DATA:
--- begin ---

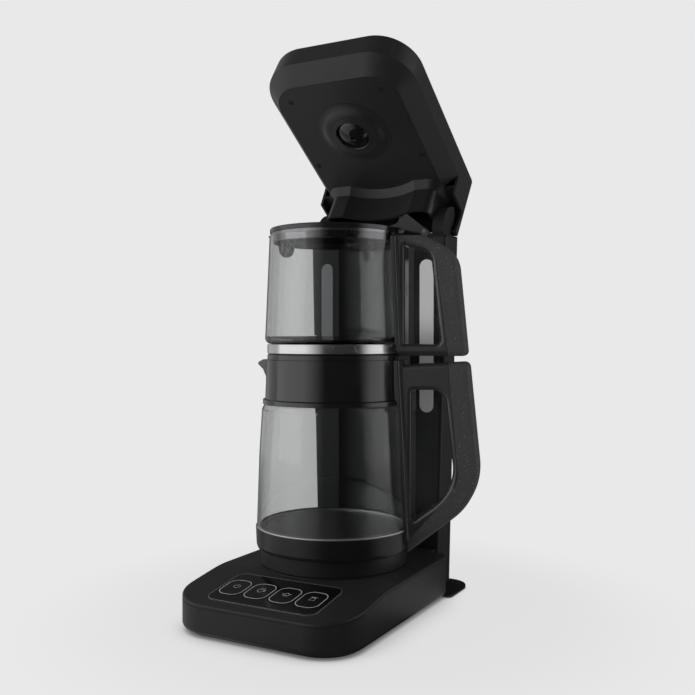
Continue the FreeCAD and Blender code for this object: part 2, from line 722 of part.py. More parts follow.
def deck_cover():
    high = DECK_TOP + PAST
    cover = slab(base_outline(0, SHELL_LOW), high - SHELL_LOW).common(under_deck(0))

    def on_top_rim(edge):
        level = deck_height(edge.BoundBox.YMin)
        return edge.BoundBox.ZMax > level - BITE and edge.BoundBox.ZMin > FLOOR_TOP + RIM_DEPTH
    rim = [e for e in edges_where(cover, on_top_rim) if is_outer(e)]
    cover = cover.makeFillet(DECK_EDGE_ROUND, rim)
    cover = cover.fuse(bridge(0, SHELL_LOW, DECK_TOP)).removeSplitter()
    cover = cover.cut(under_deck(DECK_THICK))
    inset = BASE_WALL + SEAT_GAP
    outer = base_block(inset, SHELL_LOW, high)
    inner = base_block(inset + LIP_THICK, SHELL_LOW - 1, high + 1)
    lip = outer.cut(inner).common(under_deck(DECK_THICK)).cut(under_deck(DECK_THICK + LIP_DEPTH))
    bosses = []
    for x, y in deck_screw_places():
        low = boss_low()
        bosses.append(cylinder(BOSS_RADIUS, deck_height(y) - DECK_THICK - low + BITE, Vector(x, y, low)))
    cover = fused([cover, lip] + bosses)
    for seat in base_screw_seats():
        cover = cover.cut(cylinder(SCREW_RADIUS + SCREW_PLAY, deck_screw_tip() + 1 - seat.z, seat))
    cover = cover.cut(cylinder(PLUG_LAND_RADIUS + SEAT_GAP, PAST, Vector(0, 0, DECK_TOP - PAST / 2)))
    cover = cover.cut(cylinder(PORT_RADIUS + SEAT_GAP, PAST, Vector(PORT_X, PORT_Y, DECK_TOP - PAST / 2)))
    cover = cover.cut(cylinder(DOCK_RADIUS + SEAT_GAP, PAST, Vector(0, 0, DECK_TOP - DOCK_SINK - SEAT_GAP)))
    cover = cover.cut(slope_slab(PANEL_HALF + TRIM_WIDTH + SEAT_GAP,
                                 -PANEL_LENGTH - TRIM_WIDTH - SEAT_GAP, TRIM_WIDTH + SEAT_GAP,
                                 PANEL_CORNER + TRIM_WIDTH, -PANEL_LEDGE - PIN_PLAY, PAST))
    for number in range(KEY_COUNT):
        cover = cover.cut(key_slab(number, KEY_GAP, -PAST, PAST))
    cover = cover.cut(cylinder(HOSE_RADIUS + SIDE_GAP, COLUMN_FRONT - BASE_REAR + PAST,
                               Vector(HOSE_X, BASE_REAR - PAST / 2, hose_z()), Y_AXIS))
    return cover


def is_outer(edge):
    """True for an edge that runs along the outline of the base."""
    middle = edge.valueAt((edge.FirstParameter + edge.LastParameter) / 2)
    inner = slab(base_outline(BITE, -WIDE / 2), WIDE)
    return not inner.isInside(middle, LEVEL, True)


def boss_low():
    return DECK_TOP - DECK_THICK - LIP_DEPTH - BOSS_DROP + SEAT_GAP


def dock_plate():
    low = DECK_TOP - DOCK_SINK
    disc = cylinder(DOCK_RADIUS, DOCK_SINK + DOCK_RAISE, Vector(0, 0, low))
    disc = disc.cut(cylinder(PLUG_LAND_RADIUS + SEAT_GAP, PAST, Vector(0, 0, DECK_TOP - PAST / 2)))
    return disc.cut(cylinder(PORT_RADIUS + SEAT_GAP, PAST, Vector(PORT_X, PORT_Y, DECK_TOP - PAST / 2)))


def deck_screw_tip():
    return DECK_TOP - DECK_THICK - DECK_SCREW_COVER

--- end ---

EXERCISE:
Every line above should be printed again exactly as it stands.

RESPONSE TO THE TASK:
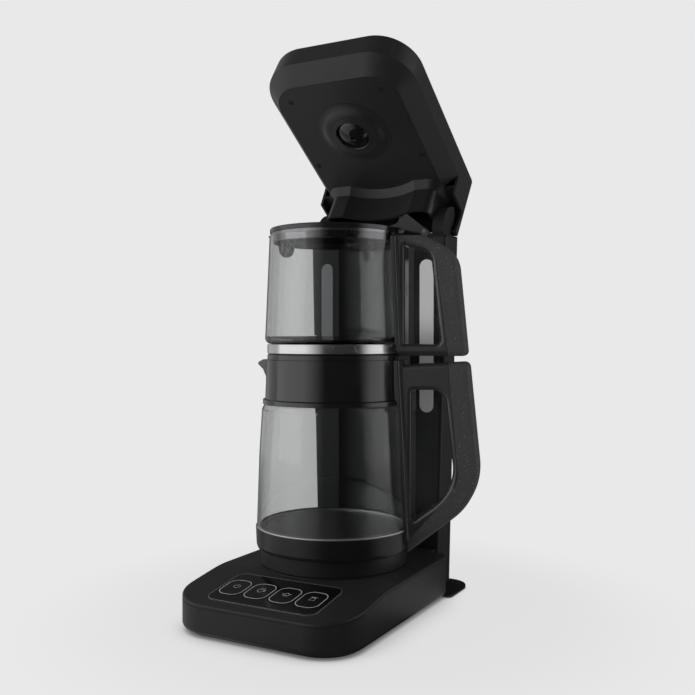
Continue the FreeCAD and Blender code for this object: part 2, from line 722 of part.py. More parts follow.
def deck_cover():
    high = DECK_TOP + PAST
    cover = slab(base_outline(0, SHELL_LOW), high - SHELL_LOW).common(under_deck(0))

    def on_top_rim(edge):
        level = deck_height(edge.BoundBox.YMin)
        return edge.BoundBox.ZMax > level - BITE and edge.BoundBox.ZMin > FLOOR_TOP + RIM_DEPTH
    rim = [e for e in edges_where(cover, on_top_rim) if is_outer(e)]
    cover = cover.makeFillet(DECK_EDGE_ROUND, rim)
    cover = cover.fuse(bridge(0, SHELL_LOW, DECK_TOP)).removeSplitter()
    cover = cover.cut(under_deck(DECK_THICK))
    inset = BASE_WALL + SEAT_GAP
    outer = base_block(inset, SHELL_LOW, high)
    inner = base_block(inset + LIP_THICK, SHELL_LOW - 1, high + 1)
    lip = outer.cut(inner).common(under_deck(DECK_THICK)).cut(under_deck(DECK_THICK + LIP_DEPTH))
    bosses = []
    for x, y in deck_screw_places():
        low = boss_low()
        bosses.append(cylinder(BOSS_RADIUS, deck_height(y) - DECK_THICK - low + BITE, Vector(x, y, low)))
    cover = fused([cover, lip] + bosses)
    for seat in base_screw_seats():
        cover = cover.cut(cylinder(SCREW_RADIUS + SCREW_PLAY, deck_screw_tip() + 1 - seat.z, seat))
    cover = cover.cut(cylinder(PLUG_LAND_RADIUS + SEAT_GAP, PAST, Vector(0, 0, DECK_TOP - PAST / 2)))
    cover = cover.cut(cylinder(PORT_RADIUS + SEAT_GAP, PAST, Vector(PORT_X, PORT_Y, DECK_TOP - PAST / 2)))
    cover = cover.cut(cylinder(DOCK_RADIUS + SEAT_GAP, PAST, Vector(0, 0, DECK_TOP - DOCK_SINK - SEAT_GAP)))
    cover = cover.cut(slope_slab(PANEL_HALF + TRIM_WIDTH + SEAT_GAP,
                                 -PANEL_LENGTH - TRIM_WIDTH - SEAT_GAP, TRIM_WIDTH + SEAT_GAP,
                                 PANEL_CORNER + TRIM_WIDTH, -PANEL_LEDGE - PIN_PLAY, PAST))
    for number in range(KEY_COUNT):
        cover = cover.cut(key_slab(number, KEY_GAP, -PAST, PAST))
    cover = cover.cut(cylinder(HOSE_RADIUS + SIDE_GAP, COLUMN_FRONT - BASE_REAR + PAST,
                               Vector(HOSE_X, BASE_REAR - PAST / 2, hose_z()), Y_AXIS))
    return cover


def is_outer(edge):
    """True for an edge that runs along the outline of the base."""
    middle = edge.valueAt((edge.FirstParameter + edge.LastParameter) / 2)
    inner = slab(base_outline(BITE, -WIDE / 2), WIDE)
    return not inner.isInside(middle, LEVEL, True)


def boss_low():
    return DECK_TOP - DECK_THICK - LIP_DEPTH - BOSS_DROP + SEAT_GAP


def dock_plate():
    low = DECK_TOP - DOCK_SINK
    disc = cylinder(DOCK_RADIUS, DOCK_SINK + DOCK_RAISE, Vector(0, 0, low))
    disc = disc.cut(cylinder(PLUG_LAND_RADIUS + SEAT_GAP, PAST, Vector(0, 0, DECK_TOP - PAST / 2)))
    return disc.cut(cylinder(PORT_RADIUS + SEAT_GAP, PAST, Vector(PORT_X, PORT_Y, DECK_TOP - PAST / 2)))


def deck_screw_tip():
    return DECK_TOP - DECK_THICK - DECK_SCREW_COVER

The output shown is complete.